DESCRIPTION OF THE TASK - Return the first line, the line containing "step, z)), tip])", and every line between them, exactly as they stand.

SOURCE EXCERPT -

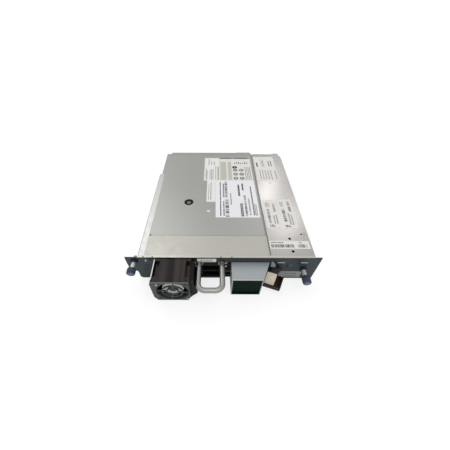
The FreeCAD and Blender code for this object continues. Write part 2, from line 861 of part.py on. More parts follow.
def shank(x, z):
    """Steel shank with its thinner threaded tip."""
    far = rear - knob_stand - knob_length + shank_cover + moulded_gap
    step = panel_back + fit_gap + retainer_thick + fit_gap
    tip = rod(screw_core, (x, step, z), (x, step + screw_tip, z))
    return joined([rod(screw_shank, (x, far, z), (x, step, z)), tip])


def ferrules():
    """Collared sleeves fixed in the panel, one for each thumbscrew."""
    pieces = []
    for x, z in thumbscrew_axes():
        sleeve = rod(ferrule_radius, (x, rear - ferrule_length, z), (x, rear, z))
        neck = rod(panel_hole, (x, rear, z), (x, panel_back, z))
        bore = rod(screw_shank + running_fit, (x, rear - ferrule_length - 1.0, z), (x, panel_back + 1.0, z))
        pieces.append(joined([sleeve, neck]).cut(bore))
    return group(pieces)


def retainer(x, z):
    """Square clip on the shank, behind the panel."""
    start = panel_back + fit_gap
    end = start + retainer_thick
    plate = box(x - retainer_half, x + retainer_half, start, end, z - retainer_half, z + retainer_half)
    return plate.cut(rod(screw_shank + running_fit, (x, start - 1.0, z), (x, end + 1.0, z)))


# ------------------------------------------------------------ drive casing
def drive_plan(y0, y1, z0, z1):
    """Slice of the drive's outer block, with its one large rounded corner."""
    block = box(drive_left, drive_right, drive_rear, drive_mouth, z0, z1)
    block = round_edges(block, drive_corner, upright_at(drive_left, drive_mouth))
    return block.common(box(drive_left - 1.0, drive_right + 1.0, y0, y1, z0, z1))


def drive_chassis():
    """Cast tub with a raised deck, a board bay below it and an open cartridge end."""
    outer = drive_plan(drive_rear, cast_end, drive_low, cast_top)
    well = box(drive_left + cast_wall, drive_right - cast_wall, drive_rear + cast_wall,
               cast_end - cast_wall, deck_top, cast_top + 1.0)
    well = round_edges(well, drive_corner - cast_wall,
                       upright_at(drive_left + cast_wall, cast_end - cast_wall))
    bay = box(drive_left + cast_wall + bay_rim, drive_right - cast_wall - bay_rim, drive_rear + cast_wall,
              cast_end - cast_wall - bay_rim, drive_low - 1.0, deck_low)
    mouth = box(slot_left - mouth_clear, slot_right + mouth_clear, cast_end - cast_wall - 1.0, cast_end + 1.0,
                deck_top, cast_top + 1.0)
    reach = button_width / 2.0 + button_clear
    button_room = box(button_x() - reach, button_x() + reach, cast_end - cast_wall - 1.0, cast_end + 1.0,
                      button_z() - button_height / 2.0 - button_clear, light_places()[-1][1] + button_clear)
    half = plug_room_width / 2.0
    plug_room = box(drive_centre - half, drive_centre + half, drive_rear - 1.0, drive_rear + cast_wall + 1.0,
                    deck_top, deck_top + plug_room_height)
    tub = cut_all(outer, [well, bay, mouth, button_room, plug_room])
    half = standoff_flats / 2.0
    bosses = [box(x - half, x + half, y - half, y + half, board_z() + board_thick, deck_low + 0.5)
              for x, y in board_screw_places()]
    tub = joined([tub] + bosses)
    x = drive_centre
    motors = [rod(motor_radius + running_fit, (x, y, deck_low - 1.0), (x, y, deck_top + 1.0))
              for y in (reel_y, chuck_y)]
    return cut_all(tub, motors)


def board_z():
    """Underside of the drive's main board."""
    return drive_low + 2.0


def board_screw_places():
    """Four bosses that carry the main board."""
    x0, x1, y0, y1 = main_board_limits()
    return corner_places((x0, x1, y0, y1), standoff_inset)


def main_board_limits():
    """Plan limits of the drive's main board, inside the bay under the deck."""
    edge = cast_wall + bay_rim + board_clear
    return drive_left + edge, drive_right - edge, drive_rear + edge, cast_end - edge


def main_board():
    """Drive's main circuit board with its larger chips, under the deck."""
    x0, x1, y0, y1 = main_board_limits()
    low = board_z()
    board = box(x0, x1, y0, y1, low, low + board_thick)
    chips = [box(drive_centre + side * chip_pitch - size / 2.0, drive_centre + side * chip_pitch + size / 2.0,
                 y0 + along, y0 + along + size, low + board_thick, low + board_thick + chip_thick)
             for side, along, size in ((1, chip_near, chip_large), (-1, chip_near, chip_small),
                                       (1, chip_far, chip_small), (-1, chip_far, chip_large))]
    return joined([board] + chips)


def drive_cover():
    """Pressed top cover with a dished seat for the rubber-mounted screw."""
    plate = drive_plan(drive_rear, cast_end, cast_top, drive_top)
    x, y = dish_place()
    dish = rod(dish_radius + 1.0, (x, y, cast_top - dish_depth - 1.0), (x, y, drive_top))
    hollow = rod(dish_radius, (x, y, cast_top - dish_depth), (x, y, drive_top + 1.0))
    return joined([plate, dish]).cut(hollow)


def dish_place():
    """Centre of the dished screw seat on the drive's cover."""
    return drive_left + dish_side, drive_rear + dish_reach


def cover_grommet():
    """Rubber ring in the cover's dish."""
    x, y = dish_place()
    return ring(dish_radius - running_fit, grommet_bore, (x, y, cast_top - dish_depth),
                (x, y, drive_top - 0.2))


def button_x():
    """Eject button's place across the bezel."""
    return drive_right - button_inset


def button_z():
    """Eject button's height on the bezel."""
    return slot_low + slot_height * 0.45


def drive_bezel():
    """Moulded front frame with the cartridge slot, door ears, button and light holes."""
    plate = drive_plan(cast_end, drive_mouth, drive_low, drive_top)
    plate = round_edges(plate, bezel_thick * 0.8, upright_at(drive_right, drive_mouth))
    slot = box(slot_left, slot_right, cast_end - 1.0, drive_mouth + 1.0, slot_low, slot_top)
    ears = [box(x0, x0 + door_ear, door_y() - door_ear_depth / 2.0, cast_end, door_z() - door_ear_depth,
                slot_top + door_pin) for x0 in (slot_left - door_ear, slot_right)]
    pin_holes = [rod(door_pin + running_fit, (slot_left - 2.0 * door_ear, door_y(), door_z()),
                     (slot_right + 2.0 * door_ear, door_y(), door_z()))]
    x, z = button_x(), button_z()
    window = box(x - button_width / 2.0 - fit_gap, x + button_width / 2.0 + fit_gap, cast_end - 1.0,
                 drive_mouth + 1.0, z - button_height / 2.0 - fit_gap, z + button_height / 2.0 + fit_gap)
    half = light_size / 2.0 + running_fit
    lights = [box(lx - half, lx + half, cast_end - 1.0, drive_mouth + 1.0, lz - half, lz + half)
              for lx, lz in light_places()]
    body = joined([plate] + ears)
    return cut_all(body, [slot, window] + pin_holes + lights)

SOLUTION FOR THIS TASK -
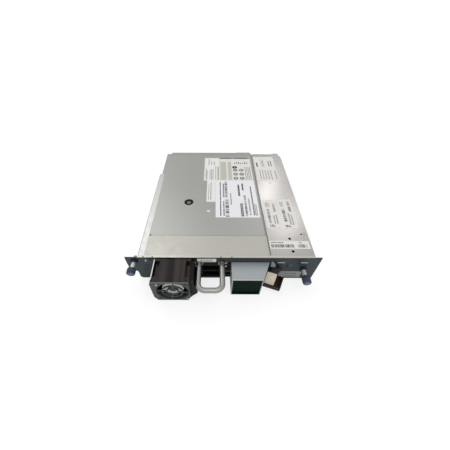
The FreeCAD and Blender code for this object continues. Write part 2, from line 861 of part.py on. More parts follow.
def shank(x, z):
    """Steel shank with its thinner threaded tip."""
    far = rear - knob_stand - knob_length + shank_cover + moulded_gap
    step = panel_back + fit_gap + retainer_thick + fit_gap
    tip = rod(screw_core, (x, step, z), (x, step + screw_tip, z))
    return joined([rod(screw_shank, (x, far, z), (x, step, z)), tip])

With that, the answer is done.